> [Data excerpt]:
= = = = = = =

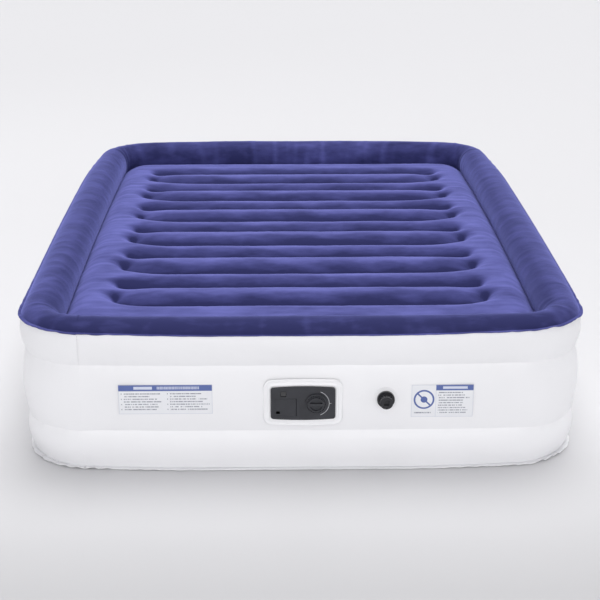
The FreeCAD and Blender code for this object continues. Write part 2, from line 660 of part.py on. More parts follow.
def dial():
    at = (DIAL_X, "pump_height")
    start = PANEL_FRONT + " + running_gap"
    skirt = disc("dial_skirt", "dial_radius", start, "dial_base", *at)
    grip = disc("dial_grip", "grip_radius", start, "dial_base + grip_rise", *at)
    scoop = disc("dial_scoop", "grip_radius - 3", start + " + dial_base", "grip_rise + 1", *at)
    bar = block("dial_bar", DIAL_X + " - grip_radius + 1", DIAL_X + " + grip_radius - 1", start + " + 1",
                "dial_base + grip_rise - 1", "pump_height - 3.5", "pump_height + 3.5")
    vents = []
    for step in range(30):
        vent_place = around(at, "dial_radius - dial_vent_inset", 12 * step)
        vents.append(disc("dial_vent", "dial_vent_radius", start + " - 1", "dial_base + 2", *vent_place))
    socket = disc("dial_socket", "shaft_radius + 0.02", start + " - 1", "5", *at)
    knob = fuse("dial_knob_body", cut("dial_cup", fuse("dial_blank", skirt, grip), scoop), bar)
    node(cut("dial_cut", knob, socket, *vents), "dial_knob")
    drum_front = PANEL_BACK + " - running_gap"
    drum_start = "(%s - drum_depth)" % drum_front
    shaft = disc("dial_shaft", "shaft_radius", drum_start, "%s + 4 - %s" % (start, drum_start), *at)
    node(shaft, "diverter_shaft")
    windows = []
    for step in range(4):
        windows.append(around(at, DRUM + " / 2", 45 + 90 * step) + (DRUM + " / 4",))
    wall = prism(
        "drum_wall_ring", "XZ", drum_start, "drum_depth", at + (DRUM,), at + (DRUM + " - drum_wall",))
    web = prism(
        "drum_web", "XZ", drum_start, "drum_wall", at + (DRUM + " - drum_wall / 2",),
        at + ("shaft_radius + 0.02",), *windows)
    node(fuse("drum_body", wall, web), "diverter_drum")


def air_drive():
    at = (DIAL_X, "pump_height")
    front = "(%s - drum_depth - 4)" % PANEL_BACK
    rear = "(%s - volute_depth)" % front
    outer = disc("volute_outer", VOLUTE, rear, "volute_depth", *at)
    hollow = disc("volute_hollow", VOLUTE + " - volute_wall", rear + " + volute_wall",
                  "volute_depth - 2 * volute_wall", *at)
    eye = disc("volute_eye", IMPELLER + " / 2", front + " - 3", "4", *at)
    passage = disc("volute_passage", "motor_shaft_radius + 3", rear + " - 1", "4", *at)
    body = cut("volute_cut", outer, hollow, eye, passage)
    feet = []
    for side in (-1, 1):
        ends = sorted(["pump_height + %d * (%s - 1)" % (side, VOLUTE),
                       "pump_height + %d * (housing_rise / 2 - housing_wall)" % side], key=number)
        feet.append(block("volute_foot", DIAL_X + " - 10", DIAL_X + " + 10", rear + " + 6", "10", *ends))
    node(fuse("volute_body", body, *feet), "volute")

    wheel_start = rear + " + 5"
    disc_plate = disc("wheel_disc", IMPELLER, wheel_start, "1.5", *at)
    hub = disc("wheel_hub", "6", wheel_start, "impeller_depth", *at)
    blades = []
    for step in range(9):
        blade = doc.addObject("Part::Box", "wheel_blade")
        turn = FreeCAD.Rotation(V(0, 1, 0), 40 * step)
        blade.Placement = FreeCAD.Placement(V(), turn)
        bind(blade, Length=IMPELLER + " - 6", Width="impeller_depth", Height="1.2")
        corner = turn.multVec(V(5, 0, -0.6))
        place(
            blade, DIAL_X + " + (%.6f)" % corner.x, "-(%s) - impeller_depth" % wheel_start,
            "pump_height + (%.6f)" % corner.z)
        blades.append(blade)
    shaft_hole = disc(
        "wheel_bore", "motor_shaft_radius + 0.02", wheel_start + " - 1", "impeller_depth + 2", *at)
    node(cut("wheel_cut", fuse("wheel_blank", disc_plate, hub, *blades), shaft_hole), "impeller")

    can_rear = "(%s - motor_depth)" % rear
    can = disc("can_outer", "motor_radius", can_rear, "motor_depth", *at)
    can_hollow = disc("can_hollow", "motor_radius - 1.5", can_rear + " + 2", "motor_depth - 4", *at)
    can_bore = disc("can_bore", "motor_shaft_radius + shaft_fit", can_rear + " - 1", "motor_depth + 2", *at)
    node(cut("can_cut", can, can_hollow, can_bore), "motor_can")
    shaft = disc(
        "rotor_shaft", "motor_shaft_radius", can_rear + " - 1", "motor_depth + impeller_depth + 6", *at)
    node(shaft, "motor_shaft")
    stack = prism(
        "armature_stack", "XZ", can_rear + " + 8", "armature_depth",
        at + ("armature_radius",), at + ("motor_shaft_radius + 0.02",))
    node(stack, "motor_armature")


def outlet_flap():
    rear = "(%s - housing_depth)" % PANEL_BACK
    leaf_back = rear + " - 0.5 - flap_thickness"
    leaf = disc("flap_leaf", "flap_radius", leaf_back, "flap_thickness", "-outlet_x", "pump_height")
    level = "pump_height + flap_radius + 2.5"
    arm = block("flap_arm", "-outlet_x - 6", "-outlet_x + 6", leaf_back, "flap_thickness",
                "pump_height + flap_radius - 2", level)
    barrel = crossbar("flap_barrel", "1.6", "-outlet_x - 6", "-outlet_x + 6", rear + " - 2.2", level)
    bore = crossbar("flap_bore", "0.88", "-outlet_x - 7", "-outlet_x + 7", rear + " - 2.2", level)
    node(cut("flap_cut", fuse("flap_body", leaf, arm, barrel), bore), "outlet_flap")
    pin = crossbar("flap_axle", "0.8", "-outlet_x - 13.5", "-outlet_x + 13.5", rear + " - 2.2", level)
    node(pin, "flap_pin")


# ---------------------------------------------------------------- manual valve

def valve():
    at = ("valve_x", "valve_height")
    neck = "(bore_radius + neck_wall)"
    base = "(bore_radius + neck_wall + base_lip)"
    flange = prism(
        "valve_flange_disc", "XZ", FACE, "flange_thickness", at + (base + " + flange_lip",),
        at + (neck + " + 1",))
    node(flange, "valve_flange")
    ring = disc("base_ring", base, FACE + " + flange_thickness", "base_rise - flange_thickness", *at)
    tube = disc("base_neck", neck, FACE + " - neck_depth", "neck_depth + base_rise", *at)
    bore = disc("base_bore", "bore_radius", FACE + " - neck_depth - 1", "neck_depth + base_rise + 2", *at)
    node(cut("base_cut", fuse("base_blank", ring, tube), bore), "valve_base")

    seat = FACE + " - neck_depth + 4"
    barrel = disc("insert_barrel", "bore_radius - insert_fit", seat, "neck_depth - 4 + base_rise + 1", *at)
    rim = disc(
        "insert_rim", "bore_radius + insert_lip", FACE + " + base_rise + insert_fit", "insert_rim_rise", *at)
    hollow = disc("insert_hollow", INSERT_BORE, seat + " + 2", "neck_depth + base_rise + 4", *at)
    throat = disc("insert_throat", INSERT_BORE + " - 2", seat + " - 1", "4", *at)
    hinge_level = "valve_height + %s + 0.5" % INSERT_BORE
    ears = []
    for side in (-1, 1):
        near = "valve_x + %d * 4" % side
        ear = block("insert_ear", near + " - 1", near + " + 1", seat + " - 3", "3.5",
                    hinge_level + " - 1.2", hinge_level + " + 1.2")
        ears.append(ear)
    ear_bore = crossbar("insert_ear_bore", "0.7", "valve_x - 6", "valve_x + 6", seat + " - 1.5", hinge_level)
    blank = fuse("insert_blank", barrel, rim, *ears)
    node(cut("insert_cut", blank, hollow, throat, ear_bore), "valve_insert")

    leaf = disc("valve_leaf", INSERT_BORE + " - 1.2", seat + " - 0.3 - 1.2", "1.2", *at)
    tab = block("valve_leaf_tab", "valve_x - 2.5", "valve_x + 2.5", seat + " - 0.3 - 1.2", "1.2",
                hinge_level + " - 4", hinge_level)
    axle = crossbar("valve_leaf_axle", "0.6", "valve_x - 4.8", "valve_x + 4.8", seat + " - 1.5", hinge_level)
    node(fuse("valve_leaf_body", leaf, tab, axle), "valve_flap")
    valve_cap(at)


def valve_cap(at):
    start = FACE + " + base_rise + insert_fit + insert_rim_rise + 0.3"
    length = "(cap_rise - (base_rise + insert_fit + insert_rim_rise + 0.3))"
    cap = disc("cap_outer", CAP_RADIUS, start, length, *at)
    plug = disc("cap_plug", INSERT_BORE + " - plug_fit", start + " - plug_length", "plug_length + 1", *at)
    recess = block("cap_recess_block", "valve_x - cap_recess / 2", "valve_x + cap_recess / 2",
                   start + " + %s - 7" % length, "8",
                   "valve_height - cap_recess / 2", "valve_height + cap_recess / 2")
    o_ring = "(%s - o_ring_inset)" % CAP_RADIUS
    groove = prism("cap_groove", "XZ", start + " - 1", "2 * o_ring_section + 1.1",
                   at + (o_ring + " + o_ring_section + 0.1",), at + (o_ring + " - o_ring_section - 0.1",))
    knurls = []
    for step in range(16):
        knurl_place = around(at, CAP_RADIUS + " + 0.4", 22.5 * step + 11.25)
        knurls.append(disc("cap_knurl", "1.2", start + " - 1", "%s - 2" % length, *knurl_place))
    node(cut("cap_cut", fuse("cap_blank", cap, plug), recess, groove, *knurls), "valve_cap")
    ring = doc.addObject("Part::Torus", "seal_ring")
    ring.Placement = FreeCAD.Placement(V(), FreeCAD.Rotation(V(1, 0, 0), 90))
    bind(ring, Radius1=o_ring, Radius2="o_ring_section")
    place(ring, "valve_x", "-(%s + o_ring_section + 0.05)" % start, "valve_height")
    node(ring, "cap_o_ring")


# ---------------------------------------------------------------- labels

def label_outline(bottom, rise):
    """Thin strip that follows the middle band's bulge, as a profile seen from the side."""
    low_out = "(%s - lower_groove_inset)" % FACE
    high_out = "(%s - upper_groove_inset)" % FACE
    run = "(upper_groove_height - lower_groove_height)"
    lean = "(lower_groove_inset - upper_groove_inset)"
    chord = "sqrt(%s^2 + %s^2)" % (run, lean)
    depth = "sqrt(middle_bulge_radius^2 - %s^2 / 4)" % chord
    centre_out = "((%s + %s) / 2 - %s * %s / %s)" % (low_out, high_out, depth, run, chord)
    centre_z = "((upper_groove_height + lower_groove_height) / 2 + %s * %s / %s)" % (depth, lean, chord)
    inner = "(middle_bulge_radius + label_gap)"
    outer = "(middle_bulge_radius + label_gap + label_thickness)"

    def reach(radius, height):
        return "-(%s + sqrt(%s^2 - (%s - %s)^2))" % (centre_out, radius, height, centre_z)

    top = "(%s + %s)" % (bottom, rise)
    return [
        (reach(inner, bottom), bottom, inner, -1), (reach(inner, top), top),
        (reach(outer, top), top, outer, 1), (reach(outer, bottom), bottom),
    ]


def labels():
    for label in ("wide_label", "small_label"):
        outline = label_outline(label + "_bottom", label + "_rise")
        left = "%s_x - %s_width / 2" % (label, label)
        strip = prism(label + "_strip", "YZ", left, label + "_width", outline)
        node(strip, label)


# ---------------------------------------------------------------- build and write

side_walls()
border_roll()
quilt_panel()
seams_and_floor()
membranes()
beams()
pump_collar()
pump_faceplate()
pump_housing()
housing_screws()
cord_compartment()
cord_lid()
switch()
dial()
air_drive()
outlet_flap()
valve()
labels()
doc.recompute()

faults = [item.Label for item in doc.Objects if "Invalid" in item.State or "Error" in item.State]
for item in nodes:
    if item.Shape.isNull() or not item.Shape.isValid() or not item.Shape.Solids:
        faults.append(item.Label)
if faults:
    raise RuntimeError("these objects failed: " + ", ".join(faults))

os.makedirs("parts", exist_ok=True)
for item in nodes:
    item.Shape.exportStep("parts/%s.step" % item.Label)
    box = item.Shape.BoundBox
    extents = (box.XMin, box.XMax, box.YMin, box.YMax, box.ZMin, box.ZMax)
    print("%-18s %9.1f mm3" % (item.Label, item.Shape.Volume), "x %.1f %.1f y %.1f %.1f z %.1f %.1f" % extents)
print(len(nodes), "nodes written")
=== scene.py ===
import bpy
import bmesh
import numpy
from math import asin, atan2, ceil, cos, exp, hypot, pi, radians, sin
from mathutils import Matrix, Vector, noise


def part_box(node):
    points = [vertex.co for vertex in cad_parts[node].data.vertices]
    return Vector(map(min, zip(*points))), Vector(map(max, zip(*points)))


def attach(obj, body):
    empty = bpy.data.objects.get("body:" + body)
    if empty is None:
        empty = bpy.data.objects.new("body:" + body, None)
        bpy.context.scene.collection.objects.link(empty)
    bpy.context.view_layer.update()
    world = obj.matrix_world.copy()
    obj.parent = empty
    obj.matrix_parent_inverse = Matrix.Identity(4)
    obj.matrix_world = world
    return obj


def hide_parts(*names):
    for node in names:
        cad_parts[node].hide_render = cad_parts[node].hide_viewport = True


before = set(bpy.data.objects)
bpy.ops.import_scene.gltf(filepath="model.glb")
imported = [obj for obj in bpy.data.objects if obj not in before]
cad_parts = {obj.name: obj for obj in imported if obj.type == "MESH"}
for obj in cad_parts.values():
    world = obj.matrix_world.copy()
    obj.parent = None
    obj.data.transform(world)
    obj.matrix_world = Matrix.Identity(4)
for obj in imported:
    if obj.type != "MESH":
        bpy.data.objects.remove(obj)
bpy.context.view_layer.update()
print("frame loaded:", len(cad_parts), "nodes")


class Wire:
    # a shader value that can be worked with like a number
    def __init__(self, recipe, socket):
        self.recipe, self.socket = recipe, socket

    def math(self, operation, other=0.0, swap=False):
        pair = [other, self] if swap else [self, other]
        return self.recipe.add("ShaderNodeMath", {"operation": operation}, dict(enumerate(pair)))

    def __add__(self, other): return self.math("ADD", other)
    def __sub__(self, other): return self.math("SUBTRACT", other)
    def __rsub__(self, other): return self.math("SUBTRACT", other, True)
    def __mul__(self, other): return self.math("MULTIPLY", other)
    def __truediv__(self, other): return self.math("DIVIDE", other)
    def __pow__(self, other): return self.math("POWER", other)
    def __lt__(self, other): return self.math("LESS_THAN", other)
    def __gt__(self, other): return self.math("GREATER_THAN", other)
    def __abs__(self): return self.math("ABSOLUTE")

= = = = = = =

Every line from the one containing "points = [vertex.co" through the one containing "before = set(bpy.data.objects)" is to be given again exactly, both ends included, and no line outside that range.

    points = [vertex.co for vertex in cad_parts[node].data.vertices]
    return Vector(map(min, zip(*points))), Vector(map(max, zip(*points)))


def attach(obj, body):
    empty = bpy.data.objects.get("body:" + body)
    if empty is None:
        empty = bpy.data.objects.new("body:" + body, None)
        bpy.context.scene.collection.objects.link(empty)
    bpy.context.view_layer.update()
    world = obj.matrix_world.copy()
    obj.parent = empty
    obj.matrix_parent_inverse = Matrix.Identity(4)
    obj.matrix_world = world
    return obj


def hide_parts(*names):
    for node in names:
        cad_parts[node].hide_render = cad_parts[node].hide_viewport = True


before = set(bpy.data.objects)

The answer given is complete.